Here’s the code to read and display an image:
import cv2
# Read the image
image = cv2.imread('path/to/your/image.jpg')
# Display the image
cv2.imshow('My Image', image)
# Wait for a key press and close the window
cv2.waitKey(0)
cv2.destroyAllWindows()
Let’s break it down:
- We import the OpenCV library using the alias
cv2
. - We read the image using
cv2.imread()
. Replacepath/to/your/image.jpg
with the actual path to your image file. - We display the image in a window with the title
My Image
usingcv2.imshow()
. - We wait for a key press using
cv2.waitKey(0)
. This pauses the program until you press any key. - Finally, we close the window using
cv2.destroyAllWindows()
.
Congratulations! You’ve just written your first OpenCV program in Python.
Converting an Image to Grayscale
Grayscale images are often used in computer vision because they’re simpler to process than color images. Let’s learn how to convert an image to grayscale using OpenCV.
import cv2
# Read the image
image = cv2.imread('path/to/your/image.jpg')
# Convert the image to grayscale
gray_image = cv2.cvtColor(image, cv2.COLOR_BGR2GRAY)
# Display the grayscale image
cv2.imshow('Grayscale Image', gray_image)
# Wait for a key press and close the window
cv2.waitKey(0)
cv2.destroyAllWindows()
In this code, we use cv2.cvtColor()
to convert the image to grayscale. This function takes two arguments: the source image and the color conversion code. We use cv2.COLOR_BGR2GRAY
as the conversion code, which tells OpenCV to convert the image from the default Blue-Green-Red (BGR) format to grayscale.
After converting the image, we display it using cv2.imshow()
with the title ‘Grayscale Image’. The rest of the code is the same as before: waiting for a key press and closing the window.
Drawing on an Image Drawing shapes on an image can be useful for various tasks, such as highlighting detected objects or creating overlays. Let’s learn how to draw a rectangle and some text on an image using OpenCV.
import cv2
# Read the image
image = cv2.imread('path/to/your/image.jpg')
# Draw a rectangle on the image
cv2.rectangle(image, (50, 50), (200, 200), (0, 255, 0), 3)
# Draw some text on the image
font = cv2.FONT_HERSHEY_SIMPLEX
cv2.putText(image, 'Hello, OpenCV!', (50, 250), font, 1, (0, 0, 255), 2, cv2.LINE_AA)
# Display the modified image
cv2.imshow('Modified Image', image)
# Wait for a key press and close the window
cv2.waitKey(0)
cv2.destroyAllWindows()
In this example, we draw a green rectangle and red text on the image. The cv2.rectangle()

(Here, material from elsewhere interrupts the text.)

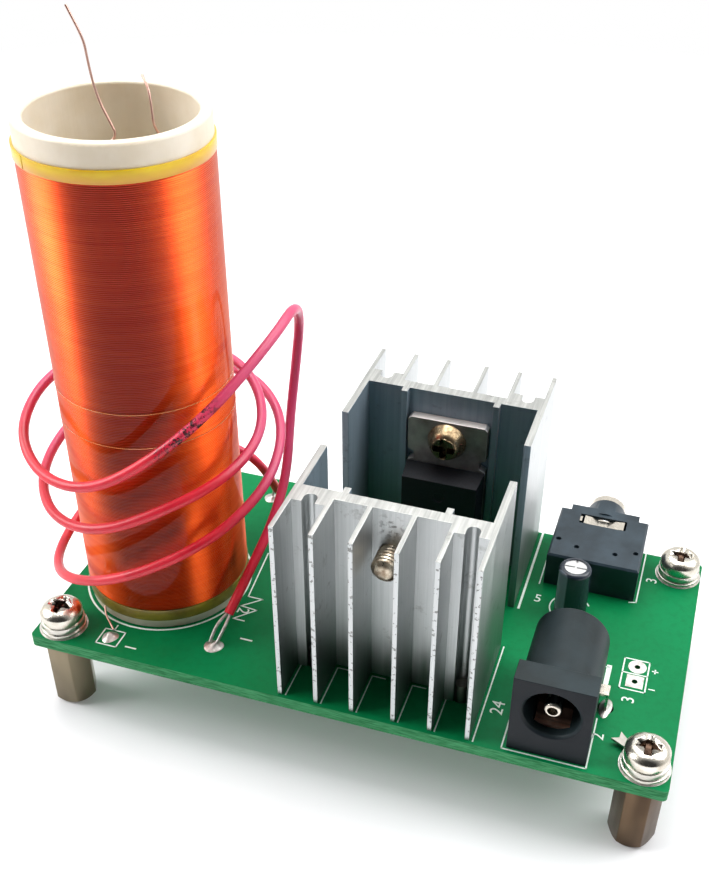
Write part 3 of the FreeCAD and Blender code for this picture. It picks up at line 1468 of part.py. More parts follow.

function takes five arguments: the image, the top-left corner coordinates, the bottom-right corner coordinates, the color (in BGR format), and the thickness of the rectangle’s border. The cv2.putText() function takes eight arguments: the image, the text, the bottom-left corner coordinates of the text, the font, the font scale, the color (in BGR format), the thickness of the text, and the type of line used.
Wrapping Up
Great job! You’ve learned the basics of computer vision using OpenCV and Python, including reading and displaying images, converting images to grayscale, and drawing on images. You’re now ready to explore more advanced topics and build your own computer vision projects.
Remember that learning is a journey, and practice makes perfect. Keep experimenting with OpenCV and applying your newfound knowledge to various projects. The world of computer vision is vast, and you’re just getting started. Happy coding!